Há alguns pontos evidentes sobre a crise que, no mínimo, necessitam de reflexão tendo em vista uma cooperação mais estreita:

  • A situação geopolítica europeia já foi transformada pela guerra civil síria, pela crise ucraniana e pela gradual retirada dos Estados Unidos de sua posição como força de manutenção da ordem global; mas agora que a superpotência parece se afastar da escola de pensamento prevalentemente internacionalista do passado, as coisas também se tornaram mais imprevisíveis para a Europa. E as demandas de segurança externa adquiriram uma relevância ainda maior em consequência das pressões de Trump sobre os membros da OTAN para que ajustem suas contribuições militares.
  • Além disso, no médio prazo, temos de lidar com a ameaça terrorista e a Europa deverá se desdobrar diante da questão migratória por um tempo ainda mais longo. Ambos os temas exigem claramente que os europeus cooperem de forma mais estreita.
  • Por fim, a mudança de governo nos Estados Unidos está levando a uma ruptura no Ocidente não somente no comércio global e nas políticas econômicas. As tendências nacionalistas, racistas, anti-islâmicas e antissemitas que ganharam peso político com o programa e o estilo da nova administração estadunidense caminham junto com os desenvolvimentos autoritários na Rússia, na Turquia, no Egito e em outros países, pondo um desafio inesperado à compreensão de si, política e cultural, do próprio Ocidente. Repentinamente, a Europa é projetada para trás, tendo de contar com seus próprios recursos para defender e custodiar os princípios liberais, fornecendo, ainda por cima, apoio à maioria do eleitorado americano que foi empurrada para as margens.
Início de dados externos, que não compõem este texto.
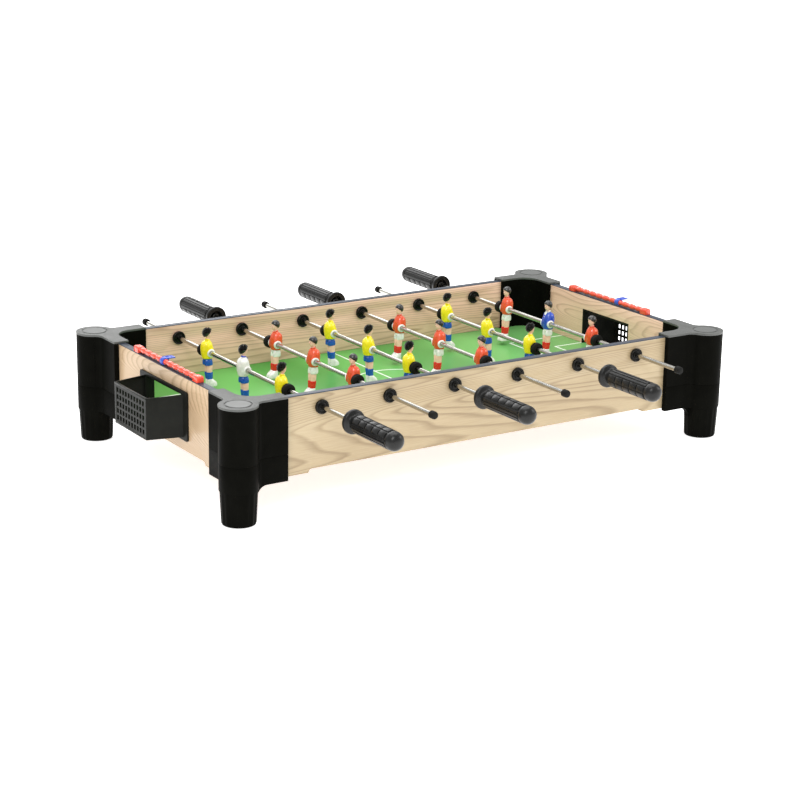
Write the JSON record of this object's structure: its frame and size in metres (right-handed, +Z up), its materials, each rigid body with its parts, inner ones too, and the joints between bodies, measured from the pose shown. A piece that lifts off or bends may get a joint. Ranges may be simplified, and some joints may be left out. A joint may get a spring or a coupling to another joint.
{
  "type": "foosball table",
  "caption": "Table-top foosball table: wood-grain walls in black corner legs, sliding and spinning player rods with grips, goal baskets and score bars with sliding pointers.",
  "frame": {"origin": "on the ground under the middle of the playfield", "axes": "+X along the table from the left goal to the right goal, +Y from the front wall to the back wall, +Z up"},
  "size_m": [0.9564, 0.866, 0.1884],
  "materials": {
    "oak_board": "satin",
    "playfield_green": "satin",
    "black_plastic": "satin",
    "handle_black": "matte",
    "rubber": "matte",
    "steel_rod": "polished",
    "yellow_team": "gloss",
    "red_team": "gloss",
    "keeper_white": "gloss",
    "keeper_blue": "gloss",
    "score_red": "gloss",
    "score_blue": "gloss"
  },
  "bodies": {
    "table": {"wall_front": "oak_board", "wall_back": "oak_board", "wall_left": "oak_board", "wall_right": "oak_board", "playfield": "playfield_green", "corner_front_left": "black_plastic", "corner_front_right": "black_plastic", "corner_back_left": "black_plastic", "corner_back_right": "black_plastic", "goal_basket_left": "black_plastic", "score_bar_left": "score_red", "goal_basket_right": "black_plastic", "score_bar_right": "score_red"},
    "carriage_1": {"stop_ring_1_front": "rubber", "stop_ring_1_back": "rubber"},
    "rod_assembly_1": {"rod_1": "steel_rod", "handle_1": "handle_black", "player_1_front": "yellow_team", "player_1_middle": "keeper_white", "player_1_back": "yellow_team"},
    "carriage_2": {"stop_ring_2_front": "rubber", "stop_ring_2_back": "rubber"},
    "rod_assembly_2": {"rod_2": "steel_rod", "handle_2": "handle_black", "player_2_front": "red_team", "player_2_middle": "red_team", "player_2_back": "red_team"},
    "carriage_3": {"stop_ring_3_front": "rubber", "stop_ring_3_back": "rubber"},
    "rod_assembly_3": {"rod_3": "steel_rod", "handle_3": "handle_black", "player_3_front": "yellow_team", "player_3_middle": "yellow_team", "player_3_back": "yellow_team"},
    "carriage_4": {"stop_ring_4_front": "rubber", "stop_ring_4_back": "rubber"},
    "rod_assembly_4": {"rod_4": "steel_rod", "handle_4": "handle_black", "player_4_front": "red_team", "player_4_middle": "red_team", "player_4_back": "red_team"},
    "carriage_5": {"stop_ring_5_front": "rubber", "stop_ring_5_back": "rubber"},
    "rod_assembly_5": {"rod_5": "steel_rod", "handle_5": "handle_black", "player_5_front": "yellow_team", "player_5_middle": "yellow_team", "player_5_back": "yellow_team"},
    "carriage_6": {"stop_ring_6_front": "rubber", "stop_ring_6_back": "rubber"},
    "rod_assembly_6": {"rod_6": "steel_rod", "handle_6": "handle_black", "player_6_front": "red_team", "player_6_middle": "keeper_blue", "player_6_back": "red_team"},
    "pointer_left": {"score_slider_left": "score_blue"},
    "pointer_right": {"score_slider_right": "score_blue"}
  },
  "joints": [
    {"name": "rod_1_slide", "type": "slide", "parent": "table", "child": "carriage_1", "axis": [0, 1, 0], "range_m": [-0.0735, 0.0775]},
    {"name": "rod_1_spin", "type": "hinge", "parent": "carriage_1", "child": "rod_assembly_1", "pos_m": [-0.2875, 0, 0.1504], "axis": [0, 1, 0], "continuous": true},
    {"name": "rod_2_slide", "type": "slide", "parent": "table", "child": "carriage_2", "axis": [0, 1, 0], "range_m": [-0.0665, 0.0845]},
    {"name": "rod_2_spin", "type": "hinge", "parent": "carriage_2", "child": "rod_assembly_2", "pos_m": [-0.1725, 0, 0.1504], "axis": [0, 1, 0], "continuous": true},
    {"name": "rod_3_slide", "type": "slide", "parent": "table", "child": "carriage_3", "axis": [0, 1, 0], "range_m": [-0.0835, 0.0675]},
    {"name": "rod_3_spin", "type": "hinge", "parent": "carriage_3", "child": "rod_assembly_3", "pos_m": [-0.0575, 0, 0.1504], "axis": [0, 1, 0], "continuous": true},
    {"name": "rod_4_slide", "type": "slide", "parent": "table", "child": "carriage_4", "axis": [0, 1, 0], "range_m": [-0.0605, 0.0905]},
    {"name": "rod_4_spin", "type": "hinge", "parent": "carriage_4", "child": "rod_assembly_4", "pos_m": [0.0575, 0, 0.1504], "axis": [0, 1, 0], "continuous": true},
    {"name": "rod_5_slide", "type": "slide", "parent": "table", "child": "carriage_5", "axis": [0, 1, 0], "range_m": [-0.0845, 0.0665]},
    {"name": "rod_5_spin", "type": "hinge", "parent": "carriage_5", "child": "rod_assembly_5", "pos_m": [0.1725, 0, 0.1504], "axis": [0, 1, 0], "continuous": true},
    {"name": "rod_6_slide", "type": "slide", "parent": "table", "child": "carriage_6", "axis": [0, 1, 0], "range_m": [-0.0775, 0.0735]},
    {"name": "rod_6_spin", "type": "hinge", "parent": "carriage_6", "child": "rod_assembly_6", "pos_m": [0.2875, 0, 0.1504], "axis": [0, 1, 0], "continuous": true},
    {"name": "score_left_slide", "type": "slide", "parent": "table", "child": "pointer_left", "axis": [0, 1, 0], "range_m": [-0.0949, 0.0729]},
    {"name": "score_right_slide", "type": "slide", "parent": "table", "child": "pointer_right", "axis": [0, 1, 0], "range_m": [-0.0579, 0.1099]}
  ]
}
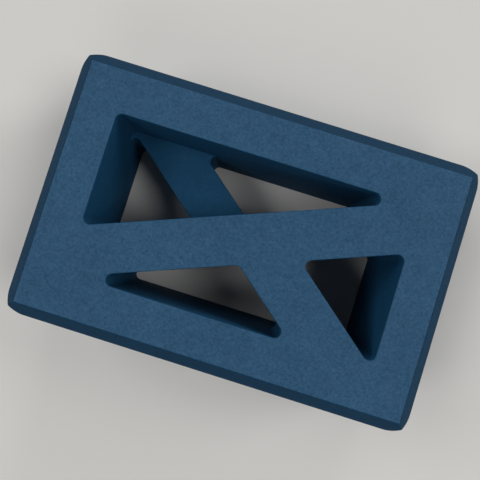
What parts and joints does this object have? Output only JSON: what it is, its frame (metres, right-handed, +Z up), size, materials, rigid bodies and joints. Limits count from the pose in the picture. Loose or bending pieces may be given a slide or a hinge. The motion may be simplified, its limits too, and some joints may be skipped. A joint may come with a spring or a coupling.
{
  "type": "yoga block",
  "caption": "Foam yoga block with an open frame: a full-height diagonal strut crossed by half-height arms, one level with each face, and triangular finger openings.",
  "frame": {"origin": "centre of the bottom face of the block, lying on its largest face", "axes": "+X along the length, +Y across the width, +Z up through the thickness"},
  "size_m": [0.228, 0.15, 0.076],
  "materials": {
    "foam": "matte closed-cell foam"
  },
  "bodies": {
    "root": {"block": "foam"}
  },
  "joints": []
}
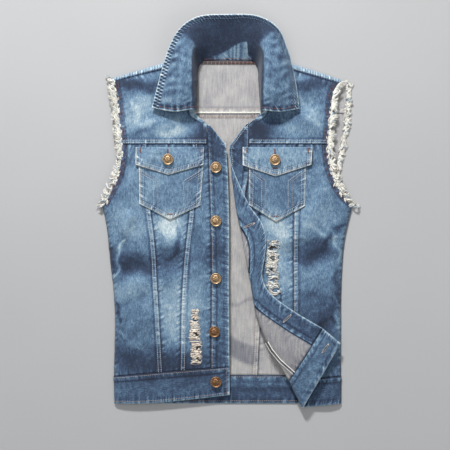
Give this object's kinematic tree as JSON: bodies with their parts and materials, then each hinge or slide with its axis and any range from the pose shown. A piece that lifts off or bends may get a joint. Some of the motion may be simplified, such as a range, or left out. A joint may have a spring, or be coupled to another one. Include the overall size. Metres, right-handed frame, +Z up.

Estas tendências de crise não são o único fator que impele os países da UE a cooperarem mais estreitamente. Pode-se até compreender os obstáculos a uma cooperação mais estreita no mesmo momento em que existem muitas razões para acelerar um deslocamento na política europeia. Será mais difícil efetuar tal deslocamento quanto mais longamente as crises não resolvidas encorajarem os populismos de direita e a dissidência de esquerda a respeito da Europa. Sem uma atraente e convincente perspectiva sobre o formato da Europa, irá se reforçar o nacionalismo autoritário em Estados membros como a Hungria e a Polônia. E sem que se encontre uma clara orientação, a oferta de acordos comerciais bilaterais com os Estados Unidos e – nos desenvolvimentos do Brexit – com o Reino Unido levará os países europeus para posições ainda mais apartadas.

A única resposta a estas terríveis pressões que vislumbramos hoje tem a forma de tentativas às cegas de promover uma “Europa de diferentes velocidades” no campo da cooperação militar. Em minha avaliação, tal tentativa está destinada a fracassar se a Alemanha permanecer indisponível para considerar medidas simultâneas de desativação da bomba-relógio dos desequilíbrios estruturais entre as economias nacionais da eurozona.
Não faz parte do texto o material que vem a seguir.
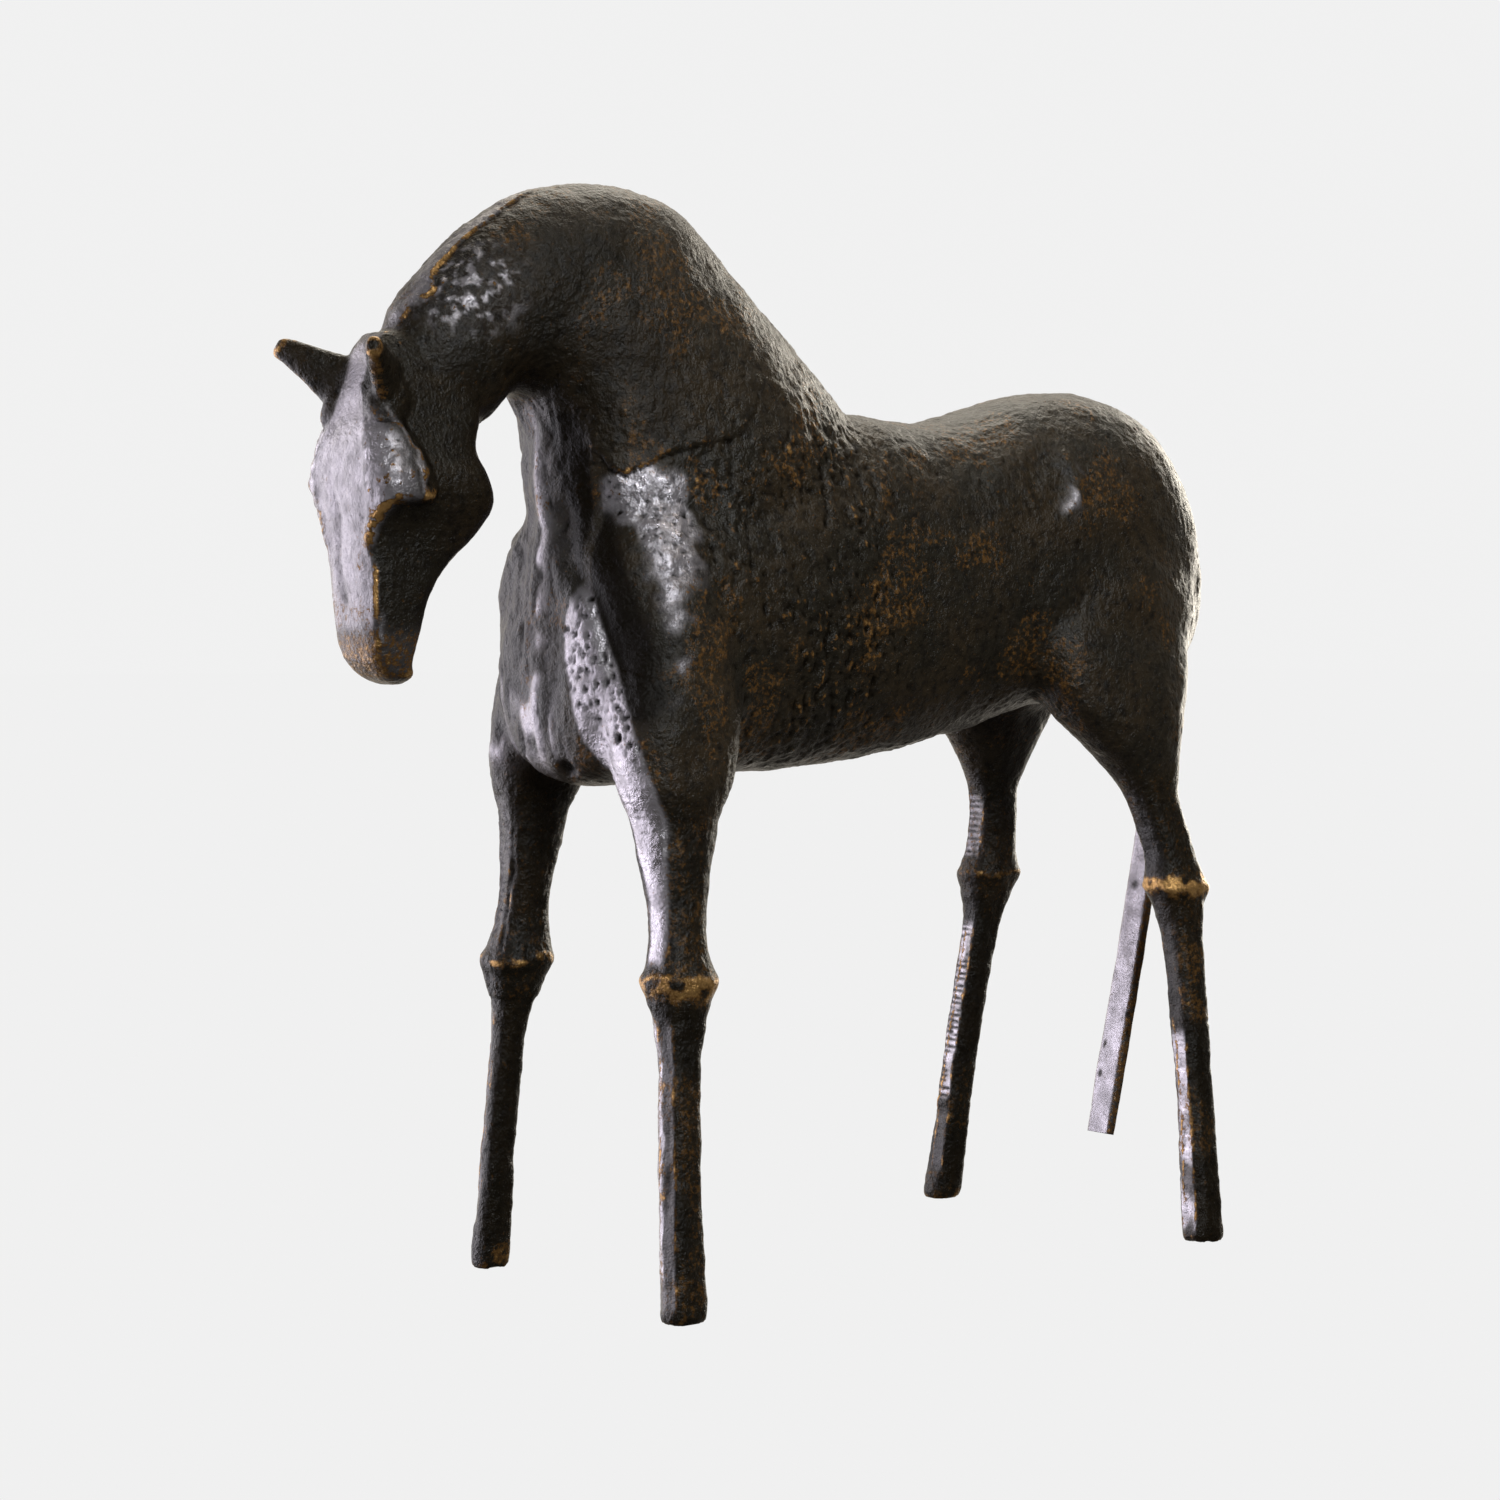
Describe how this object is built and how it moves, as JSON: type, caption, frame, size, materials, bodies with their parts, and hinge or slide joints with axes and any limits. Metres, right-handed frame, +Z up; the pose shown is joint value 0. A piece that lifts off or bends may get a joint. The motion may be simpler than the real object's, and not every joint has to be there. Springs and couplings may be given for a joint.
{
  "type": "bronze horse statuette",
  "caption": "Standing bronze horse with a lowered head, arched neck, long splayed legs and a straight hanging tail, in rough cast dark patina.",
  "frame": {"origin": "on the ground, at the centre of the horse's outline seen from above", "axes": "+Z up, the horse faces -Y and its left side is +X"},
  "size_m": [0.1692, 0.4698, 0.4605],
  "materials": {
    "patina": "dark brown bronze patina, pitted, worn to gold on the edges",
    "bare_bronze": "unpatinated bronze, hidden inside the joints"
  },
  "bodies": {
    "root": {"head_casting": "patina", "neck_casting": "patina", "forequarters_casting": "patina", "hindquarters_casting": "patina", "left_ear": "patina", "right_ear": "patina", "tail_bar": "patina", "left_fore_upper_leg": "patina", "right_fore_upper_leg": "patina", "left_hind_upper_leg": "patina", "right_hind_upper_leg": "patina", "left_fore_cannon": "patina", "right_fore_cannon": "patina", "left_hind_cannon": "patina", "right_hind_cannon": "patina", "left_hind_foot_section": "patina", "core_plug_left_hip": "patina", "core_plug_right_hip": "patina", "core_plug_left_flank": "patina", "core_plug_right_flank": "patina", "core_plug_belly_fore": "patina", "core_plug_belly_hind": "patina", "poll_backing_ring": "bare_bronze", "withers_backing_ring": "bare_bronze", "loin_backing_ring": "bare_bronze", "left_fore_hip_pin": "bare_bronze", "left_fore_knee_pin": "bare_bronze", "right_fore_hip_pin": "bare_bronze", "right_fore_knee_pin": "bare_bronze", "left_hind_hip_pin": "bare_bronze", "left_hind_knee_pin": "bare_bronze", "left_hind_cannon_pin": "bare_bronze", "right_hind_hip_pin": "bare_bronze", "right_hind_knee_pin": "bare_bronze"}
  },
  "joints": []
}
Enquanto não se afastar este conflito, a cooperação não será possível em nenhuma outra área da política. Além disso, a fórmula vaga das “diferentes velocidades” não está dirigida aos destinatários apropriados. A vontade de cooperar será provavelmente mais evidenciada naqueles Estados membros da união monetária nos quais as populações, desde o início da crise bancária,  puderam experimentar a recíproca dependência de uns com os outros. Não penso que a Alemanha seja o único país que deve reconsiderar a sua política. Emmanuel Macron se põe fora da ala dos políticos europeus também porque reconhece com franqueza os problemas que somente podem ser enfrentados na própria França. Porém, mesmo que não tenha escolhido este papel, cabe ao governo da Alemanha unir-se à França para assumir a iniciativa de retirar o carro do pântano. A benção de ser a maior beneficiária da União Europeia também é uma maldição, já que, de um ponto de vista histórico, um possível fracasso do projeto europeu seria atribuído com boa razão à indecisão alemã.
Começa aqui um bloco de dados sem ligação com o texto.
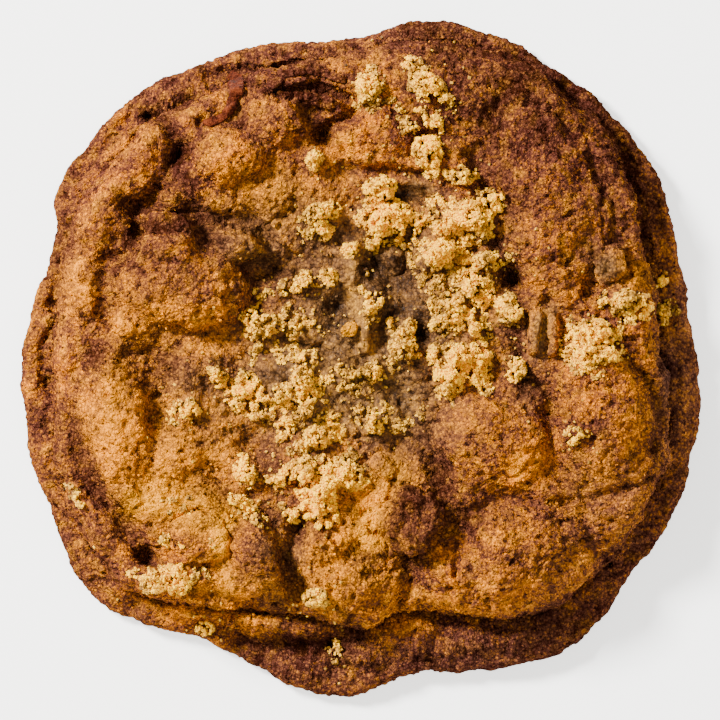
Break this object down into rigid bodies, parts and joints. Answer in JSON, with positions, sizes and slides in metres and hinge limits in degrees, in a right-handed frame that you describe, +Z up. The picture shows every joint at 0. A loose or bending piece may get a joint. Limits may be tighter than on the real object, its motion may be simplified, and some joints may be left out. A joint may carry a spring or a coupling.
{
  "type": "apple cookie",
  "caption": "Round soft drop cookie with baked apple pieces and brown sugar on top, on a flat base.",
  "frame": {"origin": "centre of the footprint on the flat underside, level with what the cookie rests on", "axes": "+Z up out of the cookie's top, +Y to the top of the cookie as seen from above, +X to its right"},
  "size_m": [0.0908, 0.0906, 0.0177],
  "materials": {
    "baked_dough": "golden-brown baked dough, matt and crumbly, with grains of brown sugar",
    "baked_apple": "soft baked fruit flesh, moist and slightly glossy",
    "apple_peel": "baked fruit skin and dried slices, brown-red, slightly glossy"
  },
  "bodies": {
    "root": {"cookie": "baked_dough", "apple_chunk_south": "baked_apple", "apple_chunk_southwest": "baked_apple", "apple_chunk_centre": "baked_apple", "apple_chunk_hollow": "baked_apple", "apple_chunk_west": "baked_apple", "apple_chunk_east": "baked_apple", "apple_slab_east": "baked_apple", "apple_slab_outer": "baked_apple", "apple_peel_northwest": "apple_peel", "apple_curl_north": "apple_peel", "apple_slice_north": "apple_peel"}
  },
  "joints": []
}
De um ponto de vista histórico, um possível fracasso do projeto europeu seria atribuído com boa razão à indecisão alemã

Uma não-decisão também é uma decisão; e seria difícil exagerar as implicações de uma tal não-decisão. A institucionalização de uma cooperação mais estreita é o que acima de tudo torna possível exercer influência democrática sobre a proliferação espontânea das redes globais em todas as direções, já que a política é o único meio em condições de produzir medidas bem pensadas para dar forma aos fundamentos da nossa vida social. Diversamente daquilo que sugerem os slogans da Brexit, não retomaremos o controle sobre estes fundamentos se nos refugiarmos nas fortalezas nacionais. Ao contrário, a política deve manter sintonia com a globalização que ela própria pôs em movimento. Levando em consideração os limites do sistema de mercados não regulados e a crescente interdependência funcional de uma sociedade mundial sempre mais integrada, mas também as espetaculares possibilidades que criamos – por exemplo, de uma ainda não padronizada comunicação digital ou de novos procedimentos para otimizar o organismo humano –, devemos expandir os espaços para uma possível formação democrática da vontade pública, para a iniciativa política e para a regulamentação legal que ultrapasse as fronteiras nacionais.